看起来是给静态库（particles ）用的，cmake的动态库自动启用位置无关特性，静态库需要连接到动态库，通过上面行启用，对cuda语言的支持需要3.8以上版本。

CMake 3.8 supports the POSITION_INDEPENDENT_CODE property for CUDA compilation, and builds all host-side code as relocatable when requested.

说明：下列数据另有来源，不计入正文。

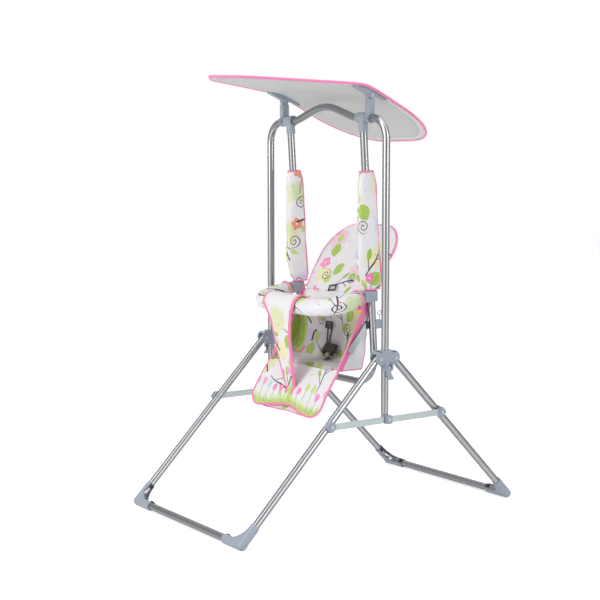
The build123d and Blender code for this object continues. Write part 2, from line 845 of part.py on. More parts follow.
def slider_lug():
    frame = hang(hanger_x, slider_foot)
    body = frame * Cylinder(slider_r, slider_height, align=(Align.CENTER, Align.CENTER, Align.MIN))
    boss = block((-slider_boss / 2, slider_boss / 2), (0, slider_rear), (0, slider_height))
    body += frame * fillet(boss.edges().filter_by(Axis.Y), slider_boss_r)
    body -= frame * block((-big, big), (-big, 0), (-over, slider_height + over))
    body -= hang_rod(hanger_x, slider_foot - slider_height - over, slider_foot + over, tube_r + socket_gap)
    return body - plunger_shaft(slider_rear + over, plunger_d / 2 + running)


def plunger_shaft(to_y, radius):
    # Along the hanger frame's Y, from just behind the tube
    at = hang(hanger_x, hang_down(plunger_z))
    start = at.from_local_coords(Vector(0, tube_r + pass_gap, 0))
    end = at.from_local_coords(Vector(0, to_y, 0))
    return rod(start, end, radius)


def slider_bolt():
    frame = hang(hanger_x, hang_down(lug_z) + slider_bolt_rise)
    start = frame.from_local_coords(Vector(0, slider_rear, 0))
    end = frame.from_local_coords(Vector(0, slider_rear + slider_bolt_head_t, 0))
    return rod(start, end, slider_bolt_d / 2)


def pull_ring():
    # Wire ring standing on the end of the plunger
    at = hang(hanger_x, hang_down(plunger_z))
    collar_from = slider_rear + pass_gap
    rise = ring_z - plunger_z
    body = plunger_shaft(collar_from + 2 * ring_wire, plunger_d / 2)
    stem_y = collar_from + ring_wire
    stem = rod(
        at.from_local_coords(Vector(0, stem_y, 0)),
        at.from_local_coords(Vector(0, stem_y, rise - ring_r)),
        ring_wire / 2,
    )
    centre = at.from_local_coords(Vector(0, stem_y, rise))
    ring = Plane(origin=centre, x_dir=(0, 1, 0), z_dir=(1, 0, 0)) * Torus(ring_r, ring_wire / 2)
    return body + stem + ring


def clip_box(grow=0.0):
    # Sits against the front of the hanger
    half = bar_clip_height / 2 + grow
    hanger_front_y = (shoulder_z - lug_z - half) * tan(radians(hanger_lean)) - tube_r
    rear_y = hanger_front_y - pass_gap
    x_half = bar_clip_width / 2 + grow
    return block(
        (bar_x - x_half, bar_x + x_half),
        (rear_y - bar_clip_length - grow, rear_y + grow),
        (lug_z - half, lug_z + half),
    )


def strut_bar():
    top = clip_box().center()
    run = Vector(0, top.Y - bar_foot_y, top.Z - bar_foot_z)
    foot_end = (bar_x - bar_t / 2, bar_foot_y, bar_foot_z)
    plane = Plane(origin=foot_end, x_dir=run.normalized(), z_dir=(1, 0, 0))
    strip = Rectangle(run.length + bar_width / 2, bar_width, align=(Align.MIN, Align.CENTER))
    bar = extrude(plane * Pos(-bar_width / 2, 0) * strip, amount=bar_t)
    bar -= block((-big, big), (top.Y, big), (-big, big))
    pin_from = side_x + side_t / 2 + skin_gap
    pin = rod((pin_from, bar_foot_y, bar_foot_z), (bar_x, bar_foot_y, bar_foot_z), bar_pin_d / 2)
    return bar - clip_box(socket_gap) + pin


# Harness

def back_wall_y(z):
    slope = (back_wall_top_y - pad_rear_y) / (back_wall_top_z - pad_top_z)
    return pad_rear_y - back_wall_t + (z - pad_top_z) * slope


def harness():
    gap = skin_gap * 2
    low = pad_top_z + skin_gap
    crotch_sides = (crotch_x - webbing_w / 2, crotch_x + webbing_w / 2)
    pieces = [block(crotch_sides, (crotch_front_y, crotch_rear_y), (low, low + webbing_t))]
    buckle_sides = (crotch_x - buckle_w / 2, crotch_x + buckle_w / 2)
    buckle_y = back_wall_y(buckle_z) - gap
    pieces.append(block(buckle_sides, (buckle_y - buckle_t, buckle_y), (buckle_z, buckle_z + buckle_h)))
    for x, width, foot_z, top_z in back_straps:
        points = [
            (back_wall_y(foot_z) - gap, foot_z),
            (back_wall_y(top_z) - gap, top_z),
            (back_wall_y(top_z) - gap - webbing_t, top_z),
            (back_wall_y(foot_z) - gap - webbing_t, foot_z),
        ]
        pieces.append(side_plate(points, x - width / 2, x + width / 2))
    return pieces


# Nodes

save("hoop_tube", hoop())
hub = hub_right()
latch = latch_right()
clamp = canopy_clamp()
cradle_body = cradle()
collar = swing_collar()
hanger_tube = hanger()
bracket = seat_bracket()
sleeve_body = sleeve()
for name, side in left_right:
    save(f"hub_{name}", on_side(hub, side))
    save(f"latch_lever_{name}", on_side(latch, side))
    save(f"canopy_clamp_{name}", on_side(clamp, side))
    save(f"canopy_cradle_{name}", on_side(cradle_body, side))
    save(f"swing_collar_{name}", on_side(collar, side))
    save(f"hanger_tube_{name}", on_side(hanger_tube, side))
    save(f"seat_bracket_{name}", on_side(bracket, side))
    save(f"sleeve_{name}", on_side(sleeve_body, side))
    save(f"pull_ring_{name}", on_side(pull_ring(), side))

save("leg_rivets", *[leg_rivet(side, end) for _, side in left_right for _, end in front_rear])
save("clamp_bolts", flip(clamp_bolt()), clamp_bolt())
save("canopy_bolts", flip(canopy_bolt()), canopy_bolt())
save("upright_clips", flip(upright_clip()), upright_clip())
save("upright_rivets", flip(upright_rivet()), upright_rivet())

leg_tube = leg_frame()
foot_body = foot()
for name, end in front_rear:
    def placed(shape, end=end):
        return shape if end > 0 else swap(shape)

    save(f"{name}_leg_frame", placed(leg_tube))
    for side_name, side in left_right:
        save(f"{name}_foot_{side_name}", on_side(placed(foot_body), side))
    clips = [on_side(placed(clip), side) for _, side in left_right for clip in foot_clips()]
    save(f"{name}_foot_clips", *clips)
    for kind, piece in (
        ("links", link(name)),
        ("link_saddles", link_saddle(name)),
        ("link_covers", link_cover(name)),
        ("link_rivets", link_rivet(name)),
    ):
        right = placed(piece)
        save(f"{name}_{kind}", flip(right), right)

save("canopy_shade", shade())
save("canopy_binding", binding())
save("seat_tube", seat_tube())
save("bumper_tube", bent_tube(bumper_path(), bumper_d / 2, bumper_wall))
save("bumper_padding", bumper_padding())
save("t_strap", t_strap())
save("backrest", backrest())
save("lower_back", lower_back())
save("seat_pad", seat_pad())
save("side_panels", flip(side_panel()), side_panel())
save("calf_panel", calf_panel())
save("calf_flap", calf_flap())
save("strut_bars", flip(strut_bar()), strut_bar())
save("strut_clips", flip(clip_box()), clip_box())
save("slider_lugs", flip(slider_lug()), slider_lug())
save("slider_bolts", flip(slider_bolt()), slider_bolt())
save("harness", *harness())
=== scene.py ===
import bmesh
import bpy
import json
from math import atan2, cos, pi, radians, sin, sqrt, tan
from mathutils import Matrix, Vector
from mathutils.kdtree import KDTree
from mathutils.noise import noise


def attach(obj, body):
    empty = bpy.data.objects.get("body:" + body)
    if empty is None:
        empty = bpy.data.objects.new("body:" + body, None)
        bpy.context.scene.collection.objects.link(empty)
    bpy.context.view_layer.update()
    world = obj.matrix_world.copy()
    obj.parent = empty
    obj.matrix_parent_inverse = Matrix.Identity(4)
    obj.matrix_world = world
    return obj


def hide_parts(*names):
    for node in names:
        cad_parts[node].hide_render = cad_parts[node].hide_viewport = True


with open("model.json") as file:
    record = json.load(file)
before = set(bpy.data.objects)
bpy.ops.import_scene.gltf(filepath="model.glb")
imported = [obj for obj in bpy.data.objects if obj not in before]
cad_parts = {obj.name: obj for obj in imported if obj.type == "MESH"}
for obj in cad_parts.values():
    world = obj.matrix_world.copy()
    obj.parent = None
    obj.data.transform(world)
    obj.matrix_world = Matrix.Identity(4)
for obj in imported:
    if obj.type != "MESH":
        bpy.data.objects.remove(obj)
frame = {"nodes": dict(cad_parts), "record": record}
scene = bpy.context.scene
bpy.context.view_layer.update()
print("frame loaded:", len(frame["nodes"]), "nodes")

# Studio

white = (1, 1, 1, 1)
studio = dict(
    cameraPlace=(3.142, -2.324, 1.023),
    cameraAzimuth=54.61,
    cameraDown=5.91,
    sensor=36,
    lens=78.2,
    middle=(0, 0, 0.65),
    lights=[
        # name, azimuth, height, distance, width, tall, power, colour
        ("keyBox", -6, 2.2, 3.6, 0.9, 2.6, 54, (1, 0.99, 0.97)),
        ("sideBox", 102, 1.9, 4.0, 0.8, 2.4, 30, (0.97, 0.98, 1)),
        ("backBox", 205, 2.4, 4.0, 1.6, 2.0, 23, (1, 1, 1)),
    ],
    topPlace=(0.2, -0.3, 4.2),
    topSize=3.2,
    topPower=33,
    fillStrength=0.56,
    floorSize=14,
    floorColour=(0.93, 0.935, 0.95, 1),
    floorGlow=0.47,
    # how much of the room metal sees in the floor, and how bright
    floorRoom=0.5,
    floorRoomLight=0.92,
    wallTone=0.6,
    wallContrast=0.22,
    wallCount=3.0,
    wallTurn=0.6,
    upwardLight=0.25,
    # azimuth, half its width, strength
    panels=[(10, 19, 3.0), (98, 17, 2.3), (205, 20, 0.8)],
)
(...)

This is great news for projects that wish to use CUDA in cross-platform projects or inside shared libraries, or desire to support esoteric C++ compilers.

可分离编译（https://developer.nvidia.com/blog/separate-compilation-linking-cuda-device-code/）：主要讲的似乎是cuda代码可以被存放在多个静态库中（主要手段是将device linking推迟到静态库链接动态库或可执行程序之后），且支持cmake的增量编译特性。

在上面引的文章中解释了问题：

One of the key limitations that device code linking lifts is the need to have all the code for a GPU kernel present when compiling the kernel, including all the device functions that the kernel calls. As C++ programmers, we are used to calling externally defined functions simply by declaring the functions’ prototypes (or including a header that declares them).

GPU编译需要知道kernel调用的全部函数具体代码，在C++中，编译特定文件时可以用头文件、声明一下该函数等方式暂时搪塞过去（链接时才会真正的去找函数代码）。